─── Entries provided

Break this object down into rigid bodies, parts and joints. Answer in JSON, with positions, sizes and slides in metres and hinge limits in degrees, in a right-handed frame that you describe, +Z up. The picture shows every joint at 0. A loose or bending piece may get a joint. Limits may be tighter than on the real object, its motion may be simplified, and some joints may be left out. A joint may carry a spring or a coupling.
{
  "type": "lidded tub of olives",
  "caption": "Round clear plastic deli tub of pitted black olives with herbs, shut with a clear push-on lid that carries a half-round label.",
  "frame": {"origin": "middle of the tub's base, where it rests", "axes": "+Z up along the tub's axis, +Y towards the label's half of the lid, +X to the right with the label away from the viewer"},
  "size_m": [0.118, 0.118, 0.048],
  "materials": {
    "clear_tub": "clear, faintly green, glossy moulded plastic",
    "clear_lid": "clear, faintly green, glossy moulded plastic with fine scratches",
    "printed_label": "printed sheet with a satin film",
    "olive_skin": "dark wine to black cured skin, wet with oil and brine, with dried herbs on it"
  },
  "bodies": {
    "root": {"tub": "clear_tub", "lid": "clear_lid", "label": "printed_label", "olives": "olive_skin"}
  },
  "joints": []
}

──────
─── Entries provided

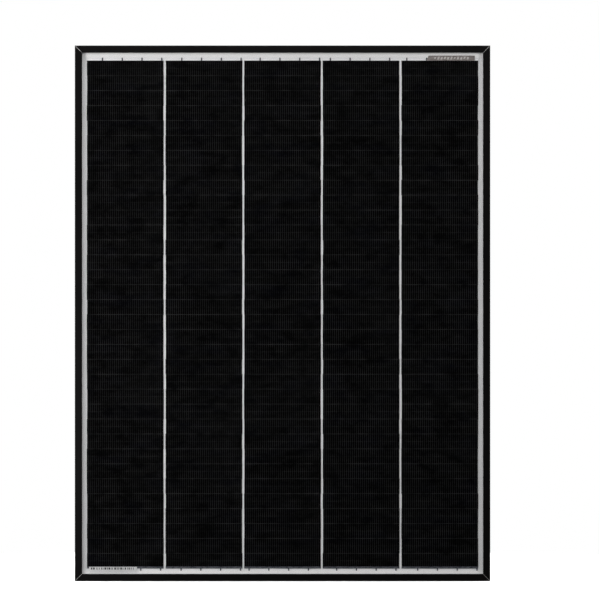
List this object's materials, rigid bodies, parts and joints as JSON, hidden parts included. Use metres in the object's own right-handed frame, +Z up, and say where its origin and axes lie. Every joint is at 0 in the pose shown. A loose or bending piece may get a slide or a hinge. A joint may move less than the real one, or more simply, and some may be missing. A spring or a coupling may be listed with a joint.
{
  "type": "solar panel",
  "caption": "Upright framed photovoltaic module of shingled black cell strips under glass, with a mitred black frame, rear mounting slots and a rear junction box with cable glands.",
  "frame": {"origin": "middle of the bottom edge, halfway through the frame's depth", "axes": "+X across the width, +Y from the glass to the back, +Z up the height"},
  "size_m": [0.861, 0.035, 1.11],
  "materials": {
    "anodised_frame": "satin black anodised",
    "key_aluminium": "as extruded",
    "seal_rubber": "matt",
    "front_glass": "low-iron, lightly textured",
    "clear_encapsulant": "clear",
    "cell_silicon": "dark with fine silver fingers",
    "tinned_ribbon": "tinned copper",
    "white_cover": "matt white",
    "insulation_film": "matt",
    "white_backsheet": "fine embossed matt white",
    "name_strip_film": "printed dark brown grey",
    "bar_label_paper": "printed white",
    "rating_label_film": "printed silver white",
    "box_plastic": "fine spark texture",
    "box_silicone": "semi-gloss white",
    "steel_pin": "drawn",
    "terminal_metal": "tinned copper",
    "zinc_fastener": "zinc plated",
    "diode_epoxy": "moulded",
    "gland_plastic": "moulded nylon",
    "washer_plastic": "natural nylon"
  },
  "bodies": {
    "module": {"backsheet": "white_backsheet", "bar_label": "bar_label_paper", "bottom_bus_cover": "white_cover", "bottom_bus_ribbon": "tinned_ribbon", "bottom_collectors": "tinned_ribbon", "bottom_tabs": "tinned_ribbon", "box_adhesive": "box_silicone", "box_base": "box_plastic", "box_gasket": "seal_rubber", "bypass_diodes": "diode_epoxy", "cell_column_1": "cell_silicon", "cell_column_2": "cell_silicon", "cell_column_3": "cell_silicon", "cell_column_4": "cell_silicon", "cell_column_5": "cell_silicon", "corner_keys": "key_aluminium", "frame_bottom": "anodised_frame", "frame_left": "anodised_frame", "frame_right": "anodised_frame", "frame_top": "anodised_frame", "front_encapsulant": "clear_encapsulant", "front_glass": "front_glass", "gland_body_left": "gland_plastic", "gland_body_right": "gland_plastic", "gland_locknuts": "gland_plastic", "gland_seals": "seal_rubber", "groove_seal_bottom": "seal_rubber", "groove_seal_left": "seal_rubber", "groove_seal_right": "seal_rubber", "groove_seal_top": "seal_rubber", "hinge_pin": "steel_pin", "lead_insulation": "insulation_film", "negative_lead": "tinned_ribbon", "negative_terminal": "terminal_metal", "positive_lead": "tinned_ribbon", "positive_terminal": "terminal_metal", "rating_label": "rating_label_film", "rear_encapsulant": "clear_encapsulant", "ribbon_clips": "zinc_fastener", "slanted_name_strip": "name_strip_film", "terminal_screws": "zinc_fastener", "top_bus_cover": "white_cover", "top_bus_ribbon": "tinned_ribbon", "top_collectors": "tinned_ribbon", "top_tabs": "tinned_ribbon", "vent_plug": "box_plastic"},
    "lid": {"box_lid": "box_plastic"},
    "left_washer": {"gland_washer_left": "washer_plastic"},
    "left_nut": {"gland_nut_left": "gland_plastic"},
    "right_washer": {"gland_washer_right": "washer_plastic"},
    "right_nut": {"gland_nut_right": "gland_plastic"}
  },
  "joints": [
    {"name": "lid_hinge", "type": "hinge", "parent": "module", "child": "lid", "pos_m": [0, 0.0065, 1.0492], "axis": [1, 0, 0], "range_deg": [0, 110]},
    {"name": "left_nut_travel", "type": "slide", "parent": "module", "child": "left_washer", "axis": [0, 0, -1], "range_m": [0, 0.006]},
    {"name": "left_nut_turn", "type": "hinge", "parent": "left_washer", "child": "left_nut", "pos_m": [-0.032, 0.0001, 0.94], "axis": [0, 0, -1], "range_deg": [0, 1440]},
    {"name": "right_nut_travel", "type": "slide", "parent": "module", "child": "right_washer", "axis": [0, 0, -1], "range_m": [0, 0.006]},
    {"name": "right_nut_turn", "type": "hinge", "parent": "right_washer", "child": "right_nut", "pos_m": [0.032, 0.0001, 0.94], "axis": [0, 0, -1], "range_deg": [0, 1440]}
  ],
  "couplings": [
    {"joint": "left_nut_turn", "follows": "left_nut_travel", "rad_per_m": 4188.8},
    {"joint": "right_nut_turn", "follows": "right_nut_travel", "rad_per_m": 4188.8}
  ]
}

──────

## Work to complete
Work out how many lines above have the string "JSON" in them, and give only the number.

## Task output
2